O homem que liderou as forças armadas da Ucrânia, durante dois anos, perdeu esse emprego, após 10 dias de boatos e de especulações – e meses de relacionamento desgastado. Porém, Zelensky disse que teve com Zaluzhnyi uma “discussão franca sobre o que precisa de ser mudado no exército: mudanças urgentes.” E referiu que “o sentimento de estagnação nas zonas do Sul e as dificuldades nos combates na região de Donetsk afetaram o ânimo da população”.

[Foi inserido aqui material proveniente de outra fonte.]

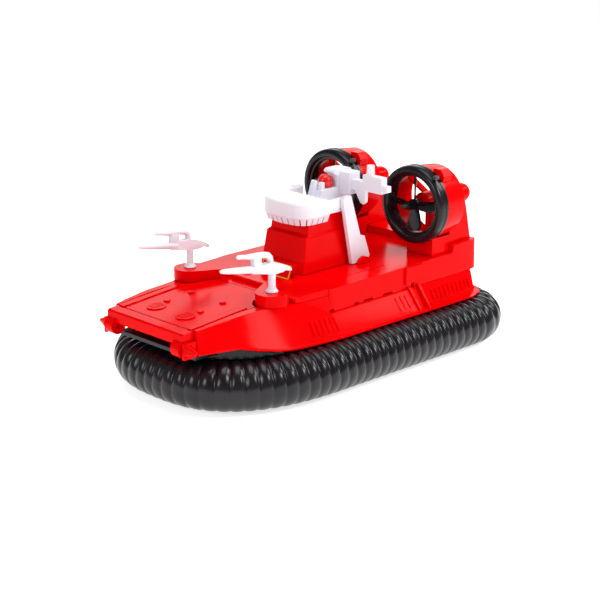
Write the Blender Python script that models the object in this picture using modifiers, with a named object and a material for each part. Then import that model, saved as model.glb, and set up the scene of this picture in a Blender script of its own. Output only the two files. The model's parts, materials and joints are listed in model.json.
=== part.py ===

A remoção de Zaluzhnyi de comandante-chefe sucede quando estão as unidades ucranianas em desvantagem em várias partes da longa linha da frente, especialmente nas regiões orientais de Donetsk e Kharkiv, carentes de cartuchos e de outras munições e de soldados experientes. Ao mesmo tempo, a máquina de guerra russa funciona a todo vapor e tem um conjunto de homens muito maior do que a Ucrânia, para reabastecer as suas linhas. Além disso, a Rússia contorna as sanções internacionais e as suas receitas petrolíferas ajudam a financiar a guerra.

De acordo com uma pesquisa recente na Ucrânia, os que acreditam que os acontecimentos vão na direção errada aumentaram de 16%, em maio de 2022, para 33%, em dezembro de 2023. O clima do público é realmente mais sombrio.

É improvável que Syrskyi proporcione mudança radical de estilo, mas pensa-se que esteja mais próximo de Zelensky. Esteve no comando das forças terrestres desde a invasão russa, mas foi criticado por estender a defesa de Bakhmut com grande custo humano. Os subordinados descrevem-no como carente de empatia e alguns soldados chamam-no de “General 200” (200 é o código militar para mortos em combate). Porém, segundo Matthew Schmidt, diretor do programa de Assuntos Internacionais da Universidade de New Haven, em Connecticut, “é visto como uma escolha consensual”. Dizem que é muito soviético, ou seja, sem imaginação, mas capaz, que não aceita bem verdades incómodas – algo que Zaluzhnyi fez – e que “é o melhor do pior tipo de general.”

Schmidt diz que há poucas opções no momento. “Talvez seja uma fase da guerra em que uma escolha segura seja a atitude certa.” As tarefas mais urgentes de Syrskyi serão estabilizar as linhas da frente, reabastecer as tropas esgotadas de algumas das melhores brigadas da Ucrânia, acelerar a chegada de munições ocidentais às linhas da frente e lidar com a situação até que isso aconteça. Deve pensar a ênfase a pôr em ataques de longo alcance contra infraestruturas russas, tais como depósitos de combustível e bases militares, integração de aeronaves de combate F-16 em planos de batalha e o rápido desenvolvimento da geração de sistemas não tripulados.

Face aos constantes ataques russos em torno de Avdiivka e de Kupyansk, “a primeira prioridade é garantir manter a atual linha de contacto”, diz Schmidt, vincando que “a fraqueza tática de Putin não significa que não possa matar milhares dos seus soldados, na tentativa de tomar porções significativas de território”, tendo qualquer chefe de gabinete de respeitar esse risco.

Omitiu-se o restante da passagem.